Hermite polynomials are orthogonal polynomials. They can be defined by the following recurrence relations:

\( H_0(x) = 1 \\ * H_1(x) = 2x \\ * H_{k+1}(x) = 2x H_k(X) - 2k H_{k-1}(x) \)

Parameters:

degree - degree of the polynomial

Returns:

Hermite polynomial of specified degree

createLaguerrePolynomial

public static PolynomialFunction createLaguerrePolynomial(int degree)

Create a Laguerre polynomial.

Laguerre polynomials are orthogonal polynomials. They can be defined by the following recurrence relations:

\( L_0(x) = 1 \\ * L_1(x) = 1 - x \\ * (k+1) L_{k+1}(x) = (2k + 1 - x) L_k(x) - k L_{k-1}(x) \)

Parameters:

degree - degree of the polynomial

Returns:

Laguerre polynomial of specified degree

createLegendrePolynomial

public static PolynomialFunction createLegendrePolynomial(int degree)

Create a Legendre polynomial.

Legendre polynomials are orthogonal polynomials. They can be defined by the following recurrence relations:

\( P_0(x) = 1 \\ * P_1(x) = x \\ * (k+1) P_{k+1}(x) = (2k+1) x P_k(x) - k P_{k-1}(x) \)

Parameters:

degree - degree of the polynomial

Returns:

Legendre polynomial of specified degree

createJacobiPolynomial

public static PolynomialFunction createJacobiPolynomial(int degree,
                                                        int v,
                                                        int w)

Create a Jacobi polynomial.

Jacobi polynomials are orthogonal polynomials.

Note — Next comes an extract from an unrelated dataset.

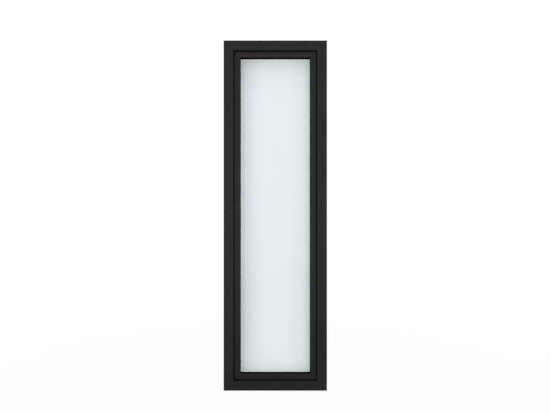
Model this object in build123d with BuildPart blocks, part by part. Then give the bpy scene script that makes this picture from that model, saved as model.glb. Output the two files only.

They can be defined by the following recurrence relations:

\( P_0^{vw}(x) = 1 \\ * P_{-1}^{vw}(x) = 0 \\ * 2k(k + v + w)(2k + v + w - 2) P_k^{vw}(x) = \\ * (2k + v + w - 1)[(2k + v + w)(2k + v + w - 2) x + v^2 - w^2] P_{k-1}^{vw}(x) \\ * - 2(k + v - 1)(k + w - 1)(2k + v + w) P_{k-2}^{vw}(x) \)

Parameters:

degree - degree of the polynomial

v - first exponent

w - second exponent

Returns:

Jacobi polynomial of specified degree

shift

public static double[] shift(double[] coefficients,
                             double shift)

Compute the coefficients of the polynomial \(P_s(x)\) whose values at point x will be the same as the those from the original polynomial \(P(x)\) when computed at x + shift.

More precisely, let \(\Delta = \) shift and let \(P_s(x) = P(x + \Delta)\). The returned array consists of the coefficients of \(P_s\). So if \(a_0, ..., a_{n-1}\) are the coefficients of \(P\), then the returned array \(b_0, ..., b_{n-1}\) satisfies the identity \(\sum_{i=0}^{n-1} b_i x^i = \sum_{i=0}^{n-1} a_i (x + \Delta)^i\) for all \(x\).

Parameters:

coefficients - Coefficients of the original polynomial.

shift - Shift value.

Returns:

the coefficients \(b_i\) of the shifted polynomial.